How 25,000 Computers Trained ChatGPT

Author:Murphy | View: 23723 | Time: 2025-03-23 12:51:24

What word comes after Good?

You might think Good Morning, or Good Bye. But you definitely wouldn't say Good Loud. That just doesn't make sense. For decades, computer scientists have been training AI to solve this exact problem.

Given a word, our AI predicts the next word. Do this several times, & you've generated a sentence.

This is how ChatGPT works.

Trained over the entire internet, ChatGPT has learned how to chat like a human. However, this immense feat was only made possible by a breakthrough in the late 2010s. A breakthrough underpinning ChatGPT & forever shaping the world we live in.

This is the story of an AI that read & learned from every book, tweet, & website across the entire internet. And how it was made possible.

Sentences are long.

When we move beyond a single word, next word prediction is a lot harder. Take this example.

In this context, it makes no sense to say I ate a good Morning. But our AI only looks at good, and spits out morning. In most cases even humans need many words to predict the next word. So an AI needs this extra information as well.

Our AI needs to read many words to predict the next word. ChatGPT can read more than 8,000 previous words at once. The natural way to do this would be to feed each word into the AI, one by one.

This is how AIs worked in the past. A Recurrent Neural Network (RNN) would take one word at a time, storing information as it reads a sentence.

One of the problems with this AI is that it's incredibly slow. Each word has to wait for the last, which is a problem at large scales. Imagine if your washing machine could only wash one shirt at a time. This sequential process would take days. But everyone knows we can throw in all our shirts at the same time, finishing in minutes. This is the idea of parallelism. By performing work in parallel instead of sequentially, we can dramatically speed up washing machines, computers, & AI.

RNNs could only be trained on millions of words, nowhere near the trillions across the internet. We needed a faster, more efficient way of reading sentences.

The Transformer was the solution.

In 2017, a paper titled Attention Is All You Need was published. This paper effectively turned sentences on their side. These researchers invented an AI that can read a whole sentence at once.

This new AI is called a Transformer, and its efficiency allowed it to learn from every book & website on the internet. To understand how it does this, we need to take a step back & understand how computers read text.

How can an AI read text?

Computers work in 1s & 0s. Called Binary, these 1s & 0s make up numbers. Computer scientists needed a way to represent words as numbers. And this was made possible in 2013, when scientists at Google created word2vec.
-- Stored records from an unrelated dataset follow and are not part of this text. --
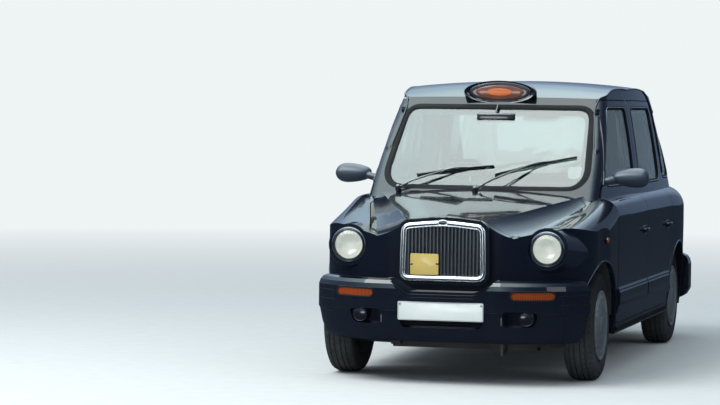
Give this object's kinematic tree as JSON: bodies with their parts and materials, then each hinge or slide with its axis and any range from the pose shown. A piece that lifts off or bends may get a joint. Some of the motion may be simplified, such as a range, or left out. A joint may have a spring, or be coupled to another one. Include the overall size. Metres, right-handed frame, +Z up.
{
  "type": "taxi cab",
  "caption": "Four-door purpose-built taxi with upright cabin, round headlamps, barred grille, roof sign, steering wheels, opening doors, bonnet and boot.",
  "frame": {"origin": "on the ground under the middle of the overall box", "axes": "+X the vehicle's left side, -Y the front, +Z up"},
  "size_m": [2.036, 4.5748, 1.8358],
  "materials": {
    "body_paint": "gloss",
    "window_glass": "clear",
    "floor_paint": "satin",
    "chassis_paint": "satin",
    "engine_iron": "rough",
    "exhaust_steel": "dull",
    "amber_lens": "gloss",
    "red_lens": "gloss",
    "lamp_lens": "clear",
    "chrome": "mirror",
    "bar_paint": "satin",
    "dark_plastic": "satin",
    "trim_panel": "satin",
    "seat_cloth": "woven",
    "knuckle_iron": "rough",
    "tyre": "matt",
    "wheel_silver": "satin"
  },
  "bodies": {
    "body": {"side_frame_left": "body_paint", "side_frame_right": "body_paint", "roof_panel": "body_paint", "scuttle": "body_paint", "rear_panel": "body_paint", "front_wings": "body_paint", "windscreen": "window_glass", "fixed_glass": "window_glass", "floor_pan": "floor_paint", "arch_liners": "floor_paint", "chassis_frame": "chassis_paint", "tow_eye": "chassis_paint", "engine": "engine_iron", "exhaust_system": "exhaust_steel", "fuel_tank": "chassis_paint", "front_suspension": "chassis_paint", "rear_axle": "chassis_paint", "front_bumper": "body_paint", "front_indicators": "amber_lens", "rear_bumper": "body_paint", "grille_surround": "chrome", "grille_bars": "bar_paint", "headlamps": "lamp_lens", "tail_lamps": "red_lens", "roof_sign": "dark_plastic", "partition": "trim_panel", "tip_up_seats": "seat_cloth", "driver_seat": "seat_cloth", "rear_bench": "seat_cloth", "parcel_shelf": "dark_plastic", "dashboard": "dark_plastic"},
    "bonnet": {"bonnet": "body_paint"},
    "boot_lid": {"boot_lid": "body_paint"},
    "steering_wheel": {"steering_wheel": "dark_plastic"},
    "front_door_left": {"front_door_left": "body_paint", "front_door_glass_left": "window_glass", "mirror_left": "dark_plastic"},
    "rear_door_left": {"rear_door_left": "body_paint", "rear_door_glass_left": "window_glass"},
    "knuckle_left": {"knuckle_left": "knuckle_iron"},
    "wheel_front_left": {"tyre_front_left": "tyre", "wheel_front_left": "wheel_silver"},
    "wheel_rear_left": {"tyre_rear_left": "tyre", "wheel_rear_left": "wheel_silver"},
    "front_door_right": {"front_door_right": "body_paint", "front_door_glass_right": "window_glass", "mirror_right": "dark_plastic"},
    "rear_door_right": {"rear_door_right": "body_paint", "rear_door_glass_right": "window_glass"},
    "knuckle_right": {"knuckle_right": "knuckle_iron"},
    "wheel_front_right": {"tyre_front_right": "tyre", "wheel_front_right": "wheel_silver"},
    "wheel_rear_right": {"tyre_rear_right": "tyre", "wheel_rear_right": "wheel_silver"}
  },
  "joints": [
    {"name": "bonnet_hinge", "type": "hinge", "parent": "body", "child": "bonnet", "pos_m": [0, -1.175, 1.165], "axis": [-1, 0, 0], "range_deg": [0, 50]},
    {"name": "boot_hinge", "type": "hinge", "parent": "body", "child": "boot_lid", "pos_m": [0, 2.09, 1.062], "axis": [1, 0, 0], "range_deg": [0, 75]},
    {"name": "front_door_left_hinge", "type": "hinge", "parent": "body", "child": "front_door_left", "pos_m": [0.888, -1.125, 0.75], "axis": [0, 0, -1], "range_deg": [0, 68]},
    {"name": "rear_door_left_hinge", "type": "hinge", "parent": "body", "child": "rear_door_left", "pos_m": [0.888, -0.026, 0.75], "axis": [0, 0, -1], "range_deg": [0, 80]},
    {"name": "front_door_right_hinge", "type": "hinge", "parent": "body", "child": "front_door_right", "pos_m": [-0.888, -1.125, 0.75], "axis": [0, 0, 1], "range_deg": [0, 68]},
    {"name": "rear_door_right_hinge", "type": "hinge", "parent": "body", "child": "rear_door_right", "pos_m": [-0.888, -0.026, 0.75], "axis": [0, 0, 1], "range_deg": [0, 80]},
    {"name": "steer_left", "type": "hinge", "parent": "body", "child": "knuckle_left", "pos_m": [0.69, -1.5475, 0.3345], "axis": [0, 0, 1], "range_deg": [-48, 48]},
    {"name": "steer_right", "type": "hinge", "parent": "body", "child": "knuckle_right", "pos_m": [-0.69, -1.5475, 0.3345], "axis": [0, 0, 1], "range_deg": [-48, 48]},
    {"name": "steering_wheel_turn", "type": "hinge", "parent": "body", "child": "steering_wheel", "pos_m": [-0.37, -0.655, 1.02], "axis": [0, 0.8944, 0.4472], "range_deg": [-768, 768]},
    {"name": "wheel_front_left_spin", "type": "hinge", "parent": "knuckle_left", "child": "wheel_front_left", "pos_m": [0.745, -1.5475, 0.3345], "axis": [1, 0, 0], "continuous": true},
    {"name": "wheel_rear_left_spin", "type": "hinge", "parent": "body", "child": "wheel_rear_left", "pos_m": [0.745, 1.3385, 0.3345], "axis": [1, 0, 0], "continuous": true},
    {"name": "wheel_front_right_spin", "type": "hinge", "parent": "knuckle_right", "child": "wheel_front_right", "pos_m": [-0.745, -1.5475, 0.3345], "axis": [1, 0, 0], "continuous": true},
    {"name": "wheel_rear_right_spin", "type": "hinge", "parent": "body", "child": "wheel_rear_right", "pos_m": [-0.745, 1.3385, 0.3345], "axis": [1, 0, 0], "continuous": true}
  ],
  "couplings": [
    {"joint": "steer_right", "follows": "steer_left", "ratio": 1},
    {"joint": "steering_wheel_turn", "follows": "steer_left", "ratio": 16}
  ]
}
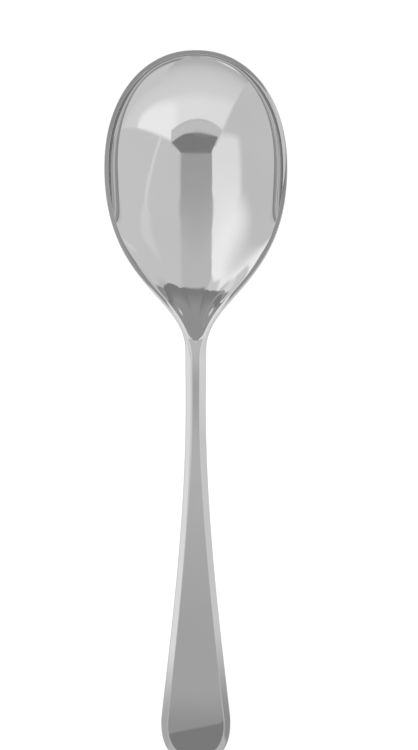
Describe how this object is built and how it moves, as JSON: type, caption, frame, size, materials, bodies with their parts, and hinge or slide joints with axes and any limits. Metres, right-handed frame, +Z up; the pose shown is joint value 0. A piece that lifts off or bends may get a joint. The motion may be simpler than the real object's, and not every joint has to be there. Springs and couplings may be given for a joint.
{
  "type": "serving spoon",
  "caption": "Plain polished metal serving spoon with a broad egg-shaped bowl and an arched, bevelled handle that widens to a rounded, turned-down end.",
  "frame": {"origin": "on the surface that the spoon lies on, under the middle of its length and width", "axes": "+Y along the spoon from the handle towards the tip of the bowl, +Z up out of the open bowl, +X to the right seen from above with the tip away"},
  "size_m": [0.0592, 0.23, 0.0183],
  "materials": {
    "polished_steel": "mirror-polished stainless steel with fine wipe marks and faint smudges"
  },
  "bodies": {
    "root": {"bowl": "polished_steel", "neck": "polished_steel", "stem": "polished_steel", "handle": "polished_steel", "handle_end": "polished_steel"}
  },
  "joints": []
}
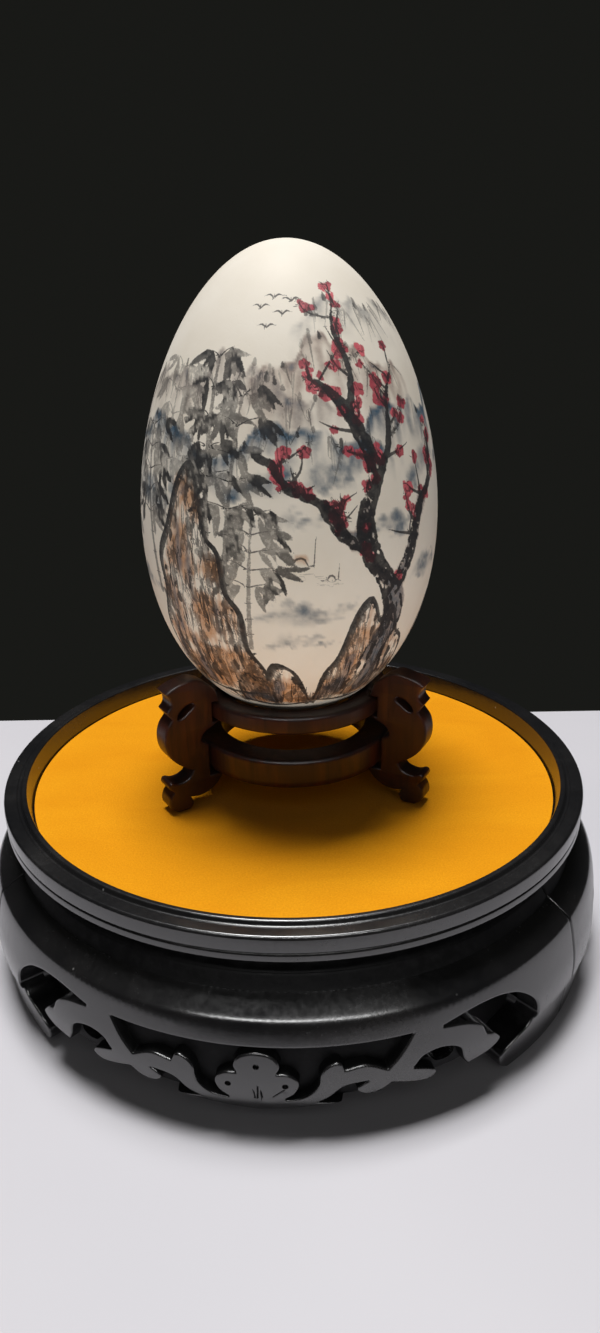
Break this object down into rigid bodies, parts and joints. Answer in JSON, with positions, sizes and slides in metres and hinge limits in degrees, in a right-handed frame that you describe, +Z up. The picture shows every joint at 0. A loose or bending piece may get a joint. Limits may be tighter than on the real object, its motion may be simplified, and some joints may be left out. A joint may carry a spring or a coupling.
{
  "type": "painted eggshell on a stand",
  "caption": "Painted goose egg standing in a small fretwork wooden stand on the velvet tray of a round, black, carved display plinth.",
  "frame": {"origin": "the plinth's axis at the surface that its feet stand on", "axes": "+Z up along the egg's axis; the front is towards -Y and +X is to its right"},
  "size_m": [0.1322, 0.1322, 0.1426],
  "materials": {
    "painted_shell": "satin",
    "carved_rosewood": "satin",
    "orange_velvet": "matte",
    "black_lacquer": "gloss"
  },
  "bodies": {
    "root": {"egg": "painted_shell", "stand_top_ring": "carved_rosewood", "stand_lower_ring": "carved_rosewood", "stand_leg_1": "carved_rosewood", "stand_leg_2": "carved_rosewood", "stand_leg_3": "carved_rosewood", "velvet_disc": "orange_velvet", "plinth_top": "black_lacquer", "plinth_apron_1": "black_lacquer", "plinth_apron_2": "black_lacquer", "plinth_apron_3": "black_lacquer"}
  },
  "joints": []
}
Words contain semantic meaning. Dogs are related to cats. Kings are related to queens. Word2vec was able to represent these semantics in vectors or lists of numbers.

With word2vec, you could take King, subtract Man, add Woman, and get the word Queen.

This vector of numbers is called a Word Embedding. They embed the word's meaning into this vector. When training an AI to process text, we actually feed it these word embeddings. The AI does some math, transforming these vectors, and spits out the next word. Transforming these vectors is what takes a lot of time.

The Transformer does this all in parallel.

Instead of waiting for the previous word to process, we transform all these word embeddings at the same time, performing an averaging to put them all together. This reduces the number of sequential operations from the length of the sentence, to a constant number.

Lambda Labs estimated that training ChatGPT on a single GPU would take 355 years. But by exploiting its parallelism, ChatGPT was trained across 25,000 GPUs & finished in a matter of days.

The Transformer sparked a paradigm shift in AI

With increased parallelism, larger and larger AIs could be trained. While the largest sequential models in the past were trained on millions of words, ChatGPT was trained on nearly a trillion.

Image by Author, Data from original papers

ChatGPT was trained on CommonCrawl, a collection of the entire internet since 2008. Using over 25,000 computers, this model has read & learned from every website over the entire internet. Imagine reading every book, tweet, & piece of code ever published.

Today, ChatGPT is being used to write code, generate TV commercials, & assist you with almost anything you can imagine! By turning sentences on their side, we've created a new era in AI, one that pushes the boundaries of what was once thought possible.

But we may have reached a limit.

After the release of GPT-4, Sam Altman, OpenAI's CEO said,

"I think we're at the end of the era where it's going to be these, like, giant, giant models…"

After learning from the entire internet, what comes next? The impact of ChatGPT is trickling down into every industry. But like any breakthrough, progress plateaus. And AI's next inflection point, only time will tell.